In August 2019, we entered into a senior credit agreement (the “Senior Credit Agreement”) for purposes of refinancing our then-existing senior secured credit facilities maturing in 2021 (the “Prior Senior Secured Credit Facilities”). The Prior Senior Secured Credit Facilities consisted of a senior secured term loan facility (“2021 TLA Facility”) with an original principal amount of $1,462.5 million and a Senior Secured Revolving Credit Facility (“2021 Revolving Credit Facility”) providing borrowing capacity of up to $700.0 million, both maturing in September 2021. During fiscal year ended September 30, 2019, we paid the outstanding balance of $1,038.4 million on the 2021 TLA Facility.

The Senior Credit Agreement consists of two facilities as follows:
$1,000.0 million senior secured Term Loan A facility, maturing in August 2024 (“2024 TLA Facility”)
Revolving Credit Facility, providing borrowing capacity of up to $1,200.0 million, maturing in August 2024 (“2024 Revolving Credit Facility”)

In connection with the refinancing of the Prior Senior Secured Credit Facilities, we recorded $3.3 million in Loss on extinguishment of debt primarily related to the debt issuance costs previously capitalized for the 2021 TLA Facility during fiscal year ended September 30, 2019. We capitalized debt issuance costs of $2.5 million in connection with the 2024 TLA Facility and $3.7 million in connection with the 2024 Revolving Credit Facility.

The Senior Credit Agreement facilities bear interest at variable rates which currently approximate 1.4%. These interest rates are based primarily on LIBOR, but under certain conditions could also be based on the U.S. Federal Funds Rate or the U.S. Prime Rate, at our option. We are able to voluntarily prepay outstanding loans under the 2024 TLA Facility at any time. We made the required minimum payments of $50.0 million on the 2024 TLA Facility during both fiscal years ended September 30, 2021 and 2020.

The following table summarizes the maturities of the 2024 TLA Facility for the fiscal years ending September 30, 2022 through 2024:
(In millions)Amount
2022$50.0 
202375.0 
2024775.0 

Long-Term Debt Redemption

On May 20, 2021, we redeemed the senior unsecured 5.00% notes due February 15, 2025 for $300.0 million using cash on hand and funds borrowed from both Securitization Facilities and the Revolving Credit Facility. During the year ended September 30, 2021, we recorded a loss on extinguishment of debt of $9.8 million, which was comprised of a $7.5 million prepayment premium and $2.3 million of debt issuance costs previously capitalized.

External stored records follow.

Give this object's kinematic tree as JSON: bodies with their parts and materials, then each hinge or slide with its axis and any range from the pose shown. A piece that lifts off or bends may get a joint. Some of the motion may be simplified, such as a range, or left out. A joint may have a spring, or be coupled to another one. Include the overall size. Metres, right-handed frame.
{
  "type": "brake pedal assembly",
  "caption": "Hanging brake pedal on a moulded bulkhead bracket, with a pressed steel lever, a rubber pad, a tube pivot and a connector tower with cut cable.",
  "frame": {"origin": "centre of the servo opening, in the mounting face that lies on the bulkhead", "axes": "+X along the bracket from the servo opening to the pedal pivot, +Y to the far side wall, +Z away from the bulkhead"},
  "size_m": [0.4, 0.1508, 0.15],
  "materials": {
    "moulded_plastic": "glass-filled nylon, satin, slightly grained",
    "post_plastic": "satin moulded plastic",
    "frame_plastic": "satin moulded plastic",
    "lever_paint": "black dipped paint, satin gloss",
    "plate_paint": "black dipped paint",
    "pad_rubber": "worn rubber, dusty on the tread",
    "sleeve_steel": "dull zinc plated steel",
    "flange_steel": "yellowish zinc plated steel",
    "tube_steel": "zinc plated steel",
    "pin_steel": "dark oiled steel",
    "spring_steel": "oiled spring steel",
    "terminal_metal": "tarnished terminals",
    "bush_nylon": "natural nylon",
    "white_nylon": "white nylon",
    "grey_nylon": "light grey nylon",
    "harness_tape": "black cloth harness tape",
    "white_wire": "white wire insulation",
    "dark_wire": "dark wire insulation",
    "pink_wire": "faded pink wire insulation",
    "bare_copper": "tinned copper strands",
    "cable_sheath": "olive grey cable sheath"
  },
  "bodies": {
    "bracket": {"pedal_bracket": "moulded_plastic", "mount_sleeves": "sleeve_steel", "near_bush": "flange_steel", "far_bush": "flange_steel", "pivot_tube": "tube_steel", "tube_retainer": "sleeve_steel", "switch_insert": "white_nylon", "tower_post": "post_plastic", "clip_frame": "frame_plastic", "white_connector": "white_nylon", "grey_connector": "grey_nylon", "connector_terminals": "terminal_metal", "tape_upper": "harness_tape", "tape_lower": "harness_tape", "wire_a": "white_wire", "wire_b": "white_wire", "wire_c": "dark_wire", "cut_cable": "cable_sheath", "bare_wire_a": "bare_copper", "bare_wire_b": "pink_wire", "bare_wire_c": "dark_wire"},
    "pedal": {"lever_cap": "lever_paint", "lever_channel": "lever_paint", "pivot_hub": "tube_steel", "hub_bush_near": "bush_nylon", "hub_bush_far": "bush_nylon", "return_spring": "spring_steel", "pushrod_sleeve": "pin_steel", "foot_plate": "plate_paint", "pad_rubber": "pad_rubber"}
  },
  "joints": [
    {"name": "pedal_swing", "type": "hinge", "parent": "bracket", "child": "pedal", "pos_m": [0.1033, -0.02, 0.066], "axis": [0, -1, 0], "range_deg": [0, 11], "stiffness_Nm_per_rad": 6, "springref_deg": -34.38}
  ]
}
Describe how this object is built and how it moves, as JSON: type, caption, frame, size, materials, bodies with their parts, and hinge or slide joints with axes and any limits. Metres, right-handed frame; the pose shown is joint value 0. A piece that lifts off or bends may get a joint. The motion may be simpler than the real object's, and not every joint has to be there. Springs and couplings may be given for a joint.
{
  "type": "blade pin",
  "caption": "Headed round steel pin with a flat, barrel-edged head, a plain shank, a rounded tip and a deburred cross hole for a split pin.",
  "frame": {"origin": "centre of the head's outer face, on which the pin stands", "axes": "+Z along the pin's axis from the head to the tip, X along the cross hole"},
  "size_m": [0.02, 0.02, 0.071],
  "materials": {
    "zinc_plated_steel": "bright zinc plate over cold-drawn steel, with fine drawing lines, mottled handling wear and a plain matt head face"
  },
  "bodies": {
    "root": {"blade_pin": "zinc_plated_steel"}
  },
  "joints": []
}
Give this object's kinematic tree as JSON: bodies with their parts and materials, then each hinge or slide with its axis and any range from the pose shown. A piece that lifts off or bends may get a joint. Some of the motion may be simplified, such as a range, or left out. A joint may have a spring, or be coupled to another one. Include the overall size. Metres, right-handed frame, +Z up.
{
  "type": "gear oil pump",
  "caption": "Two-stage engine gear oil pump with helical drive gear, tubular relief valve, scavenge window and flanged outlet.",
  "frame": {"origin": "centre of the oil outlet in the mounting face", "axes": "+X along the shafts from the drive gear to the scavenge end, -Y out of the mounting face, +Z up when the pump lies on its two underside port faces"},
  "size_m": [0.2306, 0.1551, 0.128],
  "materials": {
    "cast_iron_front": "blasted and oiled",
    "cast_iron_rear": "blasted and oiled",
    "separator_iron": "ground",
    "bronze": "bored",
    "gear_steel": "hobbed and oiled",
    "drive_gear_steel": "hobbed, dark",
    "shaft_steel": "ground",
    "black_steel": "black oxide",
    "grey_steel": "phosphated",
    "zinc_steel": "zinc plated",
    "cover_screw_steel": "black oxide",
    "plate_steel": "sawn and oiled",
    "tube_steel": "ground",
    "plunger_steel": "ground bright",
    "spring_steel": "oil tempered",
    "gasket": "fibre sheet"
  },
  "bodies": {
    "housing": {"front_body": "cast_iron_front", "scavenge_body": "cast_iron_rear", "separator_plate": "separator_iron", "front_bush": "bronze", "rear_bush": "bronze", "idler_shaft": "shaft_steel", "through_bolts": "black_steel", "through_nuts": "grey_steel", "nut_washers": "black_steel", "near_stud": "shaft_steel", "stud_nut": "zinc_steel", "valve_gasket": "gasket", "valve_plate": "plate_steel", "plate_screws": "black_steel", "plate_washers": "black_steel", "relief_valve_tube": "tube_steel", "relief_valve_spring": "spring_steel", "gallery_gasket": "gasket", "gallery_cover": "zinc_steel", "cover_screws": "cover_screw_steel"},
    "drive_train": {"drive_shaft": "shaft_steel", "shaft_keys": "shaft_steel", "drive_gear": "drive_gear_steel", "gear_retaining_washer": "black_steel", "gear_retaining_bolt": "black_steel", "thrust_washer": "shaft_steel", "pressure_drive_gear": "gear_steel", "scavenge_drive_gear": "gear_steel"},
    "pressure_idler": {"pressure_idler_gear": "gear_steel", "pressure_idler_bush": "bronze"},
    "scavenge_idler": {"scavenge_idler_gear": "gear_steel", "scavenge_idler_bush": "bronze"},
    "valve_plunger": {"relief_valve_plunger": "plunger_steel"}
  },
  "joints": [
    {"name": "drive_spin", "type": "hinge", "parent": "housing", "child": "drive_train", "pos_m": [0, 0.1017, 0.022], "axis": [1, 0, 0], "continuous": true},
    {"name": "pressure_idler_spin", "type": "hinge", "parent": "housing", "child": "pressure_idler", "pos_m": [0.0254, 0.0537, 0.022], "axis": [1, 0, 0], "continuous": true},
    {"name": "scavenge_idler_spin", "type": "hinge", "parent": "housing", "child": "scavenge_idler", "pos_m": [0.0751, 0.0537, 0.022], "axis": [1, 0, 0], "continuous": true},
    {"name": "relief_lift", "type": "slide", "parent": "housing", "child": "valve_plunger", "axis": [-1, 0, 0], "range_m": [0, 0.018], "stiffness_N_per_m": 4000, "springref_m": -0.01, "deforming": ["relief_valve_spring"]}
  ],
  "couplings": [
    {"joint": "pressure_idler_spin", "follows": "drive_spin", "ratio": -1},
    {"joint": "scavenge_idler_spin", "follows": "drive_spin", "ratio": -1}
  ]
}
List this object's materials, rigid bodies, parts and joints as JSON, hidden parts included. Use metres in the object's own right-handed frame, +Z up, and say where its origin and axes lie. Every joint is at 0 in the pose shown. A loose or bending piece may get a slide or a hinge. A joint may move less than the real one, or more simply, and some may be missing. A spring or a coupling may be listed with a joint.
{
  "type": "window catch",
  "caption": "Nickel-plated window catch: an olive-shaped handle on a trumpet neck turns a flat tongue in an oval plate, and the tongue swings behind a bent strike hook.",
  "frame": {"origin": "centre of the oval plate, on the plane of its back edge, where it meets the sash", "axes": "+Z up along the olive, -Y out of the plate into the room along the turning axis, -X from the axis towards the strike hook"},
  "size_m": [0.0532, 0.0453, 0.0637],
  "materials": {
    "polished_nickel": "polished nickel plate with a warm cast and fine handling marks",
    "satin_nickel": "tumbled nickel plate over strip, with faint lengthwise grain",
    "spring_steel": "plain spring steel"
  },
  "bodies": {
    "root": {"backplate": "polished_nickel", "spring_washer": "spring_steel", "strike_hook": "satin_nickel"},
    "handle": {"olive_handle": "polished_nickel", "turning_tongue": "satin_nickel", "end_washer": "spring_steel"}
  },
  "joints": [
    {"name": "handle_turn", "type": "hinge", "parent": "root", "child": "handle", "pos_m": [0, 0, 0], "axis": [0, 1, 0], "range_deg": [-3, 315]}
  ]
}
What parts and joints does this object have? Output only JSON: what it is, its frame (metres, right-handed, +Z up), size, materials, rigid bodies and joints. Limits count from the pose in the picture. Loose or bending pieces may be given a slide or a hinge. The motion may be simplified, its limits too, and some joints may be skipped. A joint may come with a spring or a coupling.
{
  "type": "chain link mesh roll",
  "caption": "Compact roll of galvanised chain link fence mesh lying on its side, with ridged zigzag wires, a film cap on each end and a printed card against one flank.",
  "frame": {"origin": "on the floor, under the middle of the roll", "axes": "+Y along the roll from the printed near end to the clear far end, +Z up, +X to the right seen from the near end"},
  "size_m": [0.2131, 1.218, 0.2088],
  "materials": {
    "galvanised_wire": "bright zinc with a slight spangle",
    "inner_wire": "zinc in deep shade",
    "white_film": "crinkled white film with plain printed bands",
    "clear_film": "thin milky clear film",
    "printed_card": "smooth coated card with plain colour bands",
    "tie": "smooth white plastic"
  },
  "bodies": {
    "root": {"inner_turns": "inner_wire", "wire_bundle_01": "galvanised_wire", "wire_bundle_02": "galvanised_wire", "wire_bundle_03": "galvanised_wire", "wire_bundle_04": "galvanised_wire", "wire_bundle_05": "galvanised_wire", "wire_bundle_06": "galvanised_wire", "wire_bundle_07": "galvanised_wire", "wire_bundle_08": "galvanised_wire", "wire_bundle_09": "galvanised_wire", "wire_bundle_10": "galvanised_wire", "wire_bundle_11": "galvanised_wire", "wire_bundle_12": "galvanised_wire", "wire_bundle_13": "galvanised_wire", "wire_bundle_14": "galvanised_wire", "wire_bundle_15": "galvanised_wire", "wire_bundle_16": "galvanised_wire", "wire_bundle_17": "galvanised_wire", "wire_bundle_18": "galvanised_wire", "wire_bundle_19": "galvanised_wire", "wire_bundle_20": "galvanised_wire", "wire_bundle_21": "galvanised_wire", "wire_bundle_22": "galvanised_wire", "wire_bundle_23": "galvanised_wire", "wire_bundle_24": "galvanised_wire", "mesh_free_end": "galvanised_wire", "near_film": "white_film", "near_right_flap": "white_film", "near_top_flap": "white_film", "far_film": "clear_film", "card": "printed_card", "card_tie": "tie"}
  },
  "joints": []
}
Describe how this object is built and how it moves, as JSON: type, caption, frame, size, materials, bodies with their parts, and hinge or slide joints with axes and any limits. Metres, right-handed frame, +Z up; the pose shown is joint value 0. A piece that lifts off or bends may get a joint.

In September 2019, we issued senior unsecured notes of $425.0 million maturing September 2027 that bear interest at a fixed rate of 4.375% annually and capitalized debt issuance costs of $6.3 million. On October 7, 2019, we used the net proceeds from the offering of these notes, together with funds borrowed from the 2024 Revolving Credit Facility, to redeem all of our previously outstanding senior unsecured 5.75% notes due September 2023 (the “2023 Notes”) and pay the prepayment premium of $12.2 million. The 30-day notice required to redeem the 2023 Notes was filed on September 7, 2019 and, as a result, the outstanding liability of $421.6 million as of September 30, 2019 was classified as current within short-term borrowings. In October 2019, we recorded a loss on extinguishment of debt of $15.6 million, which was comprised of a $12.2 million prepayment premium and $3.4 million of debt issuance costs previously capitalized.

Fair Value

The fair value of our debt is estimated based on the quoted market prices for the same or similar issues or on the current rates offered to us for debt of the same remaining maturities. The book values of our Securitization Facility, Note Securitization Facility, 2024 TLA Facility, and 2024 Revolving Credit Facility approximate fair value.
The estimated fair values of our long-term debt instruments are described in the table below:
(In millions)September 30,
2021
September 30, 2020
Senior unsecured 5.00% notes due on February 15, 2025$ $310.1 
Senior unsecured 4.375% notes due on September 15, 2027445.4 441.2 
Unsecured debentures48.6 48.0 
Total$494.0 $799.3 

The estimated fair values of our long-term unsecured debentures were based on observable inputs such as quoted prices in markets that are not active. The estimated fair values of our Senior Notes were based on quoted prices for similar liabilities. These fair value measurements were classified as Level 2, as described in Note 1. Summary of Significant Accounting Policies.

Debt Covenants

The facilities provided by the Senior Credit Agreement are held with a syndicate of banks, which includes 13 institutions. Our general corporate assets, with exceptions including those of certain of our subsidiaries, collateralize these obligations. The Senior Credit Agreement contains financial covenants that specify a maximum secured net leverage ratio and a minimum interest coverage ratio. These financial covenants are measured at the end of each quarter. The required maximum secured net leverage ratio is 3.00x and the required minimum interest coverage ratio is 4.00x. As of September 30, 2021, we were in compliance with all debt covenants under our financing agreements.